Marley snaps at friends during the rehearsal of Get Up, Stand Up. Background vocalist Maria discloses her life has been threatened because of the upcoming gig.
Bob Marley becomes a hermit in his self-imposed exile. He emerges, gets his groove back with the ladies (read: fathers several children) and inks a new record deal. He experiences an artistic and spiritual awakening. There is a poignant phone call between Marley and wife Rita, played by Saycon Sengbloh. She yearns for him to come home. He’s resolute in staying in London. You feel their worlds collide during an emotional duet of Waiting in Vain.
There is so much more goodness I’m not going to reveal, because I want you to go see the musical. Dozens of Bob Marley songs are strategically interspersed throughout the production. The ridiculously talented cast and ensemble use every square inch of the auditorium to envelop the senses—from lighting up on stage, to protesting in the mezzanine, to grabbing audience members as dance partners.

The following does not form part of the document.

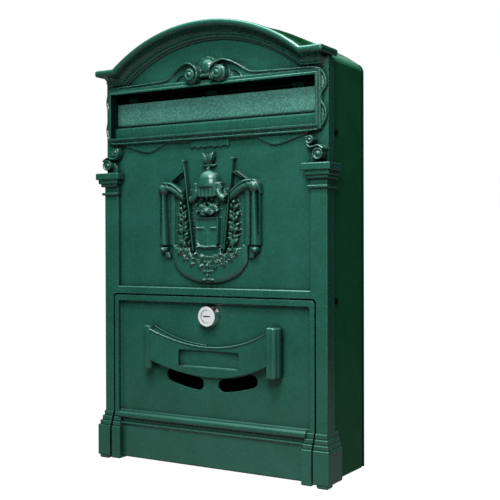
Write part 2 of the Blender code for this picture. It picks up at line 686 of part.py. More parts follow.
def make_lock_body():
    """Round head, tapered to the door, and a barrel through the door for the nut."""
    front = PANEL_Y - GAP
    body = rod("lock_body", (0, LOCK_FACE_Y, LOCK_Z), (0, front, LOCK_Z), LOCK_HEAD_RADIUS, PARTS, CHROME, 40,
               LOCK_HEAD_RADIUS + 0.9)
    weld(body, [rod("lock_barrel", (0, front - 2.0, LOCK_Z), (0, LOCK_REAR_Y, LOCK_Z), LOCK_BARREL_RADIUS,
                    segments=32)])
    carve(body, rod("lock_bore", (0, -95, LOCK_Z), (0, -60, LOCK_Z), LOCK_PLUG_RADIUS + GAP, segments=32))
    return smooth(body)


def make_lock_nut():
    nut = rod("lock_nut", (0, DOOR_BACK_Y + 1.1, LOCK_Z), (0, DOOR_BACK_Y + 3.9, LOCK_Z), 12.4,
              PARTS, STEEL, 6)
    carve(nut, rod("nut_bore", (0, -90, LOCK_Z), (0, -60, LOCK_Z), LOCK_BARREL_RADIUS + GAP, segments=32))
    return nut


def make_lock_washer():
    washer = rod("lock_washer", (0, DOOR_BACK_Y + GAP, LOCK_Z), (0, DOOR_BACK_Y + 0.8, LOCK_Z), 11.6, PARTS,
                 STEEL, 28)
    carve(washer, rod("washer_bore", (0, -90, LOCK_Z), (0, -60, LOCK_Z), LOCK_BARREL_RADIUS + GAP,
                      segments=32))
    return washer


def make_lock_plug():
    """The part that the key turns, with a keyway in its face and a square end for the cam."""
    plug = rod("lock_plug", (0, LOCK_FACE_Y + 0.5, LOCK_Z), (0, CAM_Y[0] - GAP, LOCK_Z), LOCK_PLUG_RADIUS,
               PARTS, CHROME, 32)
    weld(plug, [block("plug_square", (-2.5, 2.5), (CAM_Y[0] - 3.0, CAM_Y[1] - 0.2),
                      (LOCK_Z - 2.5, LOCK_Z + 2.5))])
    carve(plug, block("keyway", (-3.9, 3.9), (-95.0, LOCK_FACE_Y + 9.0), (LOCK_Z - 0.6, LOCK_Z + 0.6)))
    carve(plug, rod("cam_screw_bore", (0, CAM_Y[0] - 8.0, LOCK_Z), (0, -60, LOCK_Z), 1.8, segments=16))
    return smooth(plug)


def make_lock_cam():
    """A flat arm, turned aside here so that the door is free; a quarter turn puts it behind the rail."""
    turn = arc_points((0.0, LOCK_Z), 7.0, 90, 270, 9)
    tip = arc_points((CAM_REACH - 5.0, LOCK_Z), 5.0, -90, 90, 9)
    cam = prism("lock_cam", turn + tip, CAM_Y, PARTS, STEEL)
    hole = 2.5 + GAP
    carve(cam, block("cam_square_hole", (-hole, hole), (-90.0, -60.0), (LOCK_Z - hole, LOCK_Z + hole)))
    return cam


def make_cam_screw():
    head_y = CAM_Y[1] + 1.0 + GAP
    screw = rod("cam_screw", (0, head_y, LOCK_Z), (0, head_y + 2.0, LOCK_Z), 3.2, PARTS, STEEL, 20)
    weld(screw, [rod("cam_screw_shank", (0, CAM_Y[0] - 6.0, LOCK_Z), (0, head_y + 0.6, LOCK_Z), 1.5,
                     segments=16)])


def make_cam_washer():
    washer = rod("cam_washer", (0, CAM_Y[1] + GAP, LOCK_Z), (0, CAM_Y[1] + 1.0, LOCK_Z), 4.6,
                 PARTS, BRASS, 20)
    carve(washer, rod("cam_washer_bore", (0, -90, LOCK_Z), (0, -60, LOCK_Z), 1.8, segments=16))
    return washer


def main():
    make_body_shell()
    make_back_plate()
    make_bottom_plate()
    make_front_frame()
    make_side_screws()
    make_emblem()
    make_slot_flap()
    make_flap_hinge_rod()
    make_door_panel()
    make_name_banner()
    for side in (1, -1):
        make_stud(f"emblem_rivet_{side_word(side)}", side * STUD_X[0], STUD_Z[0], -78.9, PLATE_BACK_Y)
        make_stud(f"banner_screw_{side_word(side)}", side * STUD_X[1], STUD_Z[1], -81.3, DOOR_BACK_Y)
        make_flap_rod_clip(side)
        make_door_hinge_pin(side)
    make_lock_body()
    make_lock_nut()
    make_lock_washer()
    make_lock_plug()
    make_lock_cam()
    make_cam_screw()
    make_cam_washer()


main()
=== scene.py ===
"""Looks for the wall mailbox: powder coat, relief ornament, lock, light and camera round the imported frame.

Lengths named here are millimetres in the model's own frame: X to the right, Y into the wall and Z up
from the body's underside, which lies UNDERSIDE below the world's origin.
"""

import json
import math

import bmesh
import bpy
import numpy as np
from mathutils import Matrix, Vector


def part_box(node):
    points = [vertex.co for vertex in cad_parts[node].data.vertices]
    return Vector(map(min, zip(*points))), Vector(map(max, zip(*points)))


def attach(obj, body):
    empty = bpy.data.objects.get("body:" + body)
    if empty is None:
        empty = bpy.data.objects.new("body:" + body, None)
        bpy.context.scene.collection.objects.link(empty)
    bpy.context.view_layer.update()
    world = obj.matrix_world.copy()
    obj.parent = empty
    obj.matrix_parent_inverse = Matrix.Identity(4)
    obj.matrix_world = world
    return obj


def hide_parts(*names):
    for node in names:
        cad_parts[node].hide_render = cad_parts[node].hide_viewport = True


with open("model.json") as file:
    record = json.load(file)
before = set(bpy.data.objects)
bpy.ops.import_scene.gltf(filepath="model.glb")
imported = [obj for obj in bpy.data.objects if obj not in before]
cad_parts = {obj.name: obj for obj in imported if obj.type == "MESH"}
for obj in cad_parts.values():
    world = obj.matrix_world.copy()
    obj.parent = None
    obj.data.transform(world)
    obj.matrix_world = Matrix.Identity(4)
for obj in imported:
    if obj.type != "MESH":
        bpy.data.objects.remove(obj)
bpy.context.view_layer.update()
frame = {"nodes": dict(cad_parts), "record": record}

MM = 0.001
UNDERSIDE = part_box("bottom_plate")[0].z / MM

# Planes of the castings, in the model's frame
FIELD_Y = -77.3               # the casting's field, which the ornament grows from
PANEL_Y = -77.0               # the door's sunk panel

# Relief
BURIED = -1.2                 # how far a relief's rim reaches into the face it grows from
BACK_DEPTH = 1.56             # how far its flat back lies inside that face
STEP = 0.5                    # spacing of a relief's grid
FINE_STEP = 0.45              # spacing of the emblem's grid
SKIRT_SLOPE = 2.0             # how steeply a relief falls beside its outline
CREASE = 75                   # degrees; sharper edges of a relief stay sharp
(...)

It was a big love fest during the “Meet the Actors” segment after the play. The majority of the cast returned to the stage for an informal discussion with fans. They all connected with Jamaica’s struggles and juxtaposed them with Baltimore’s Riots that took place during the play’s rehearsals. The actors were so moved they gave a performance at the center of the city conflict, on Pennsylvania and North avenues.
Throughout the play, I was absorbed in the lives unfolding before me. I thought about how you didn’t see Will Smith in Ali. You completely forgot about Jamie Foxx in Ray. Those entertainers personified the larger-than-life men. In that same vein, Brunings embodies Marley.
Marley plays at Center Stage through June 14 (I’m crossing my fingers and toes the production is extended).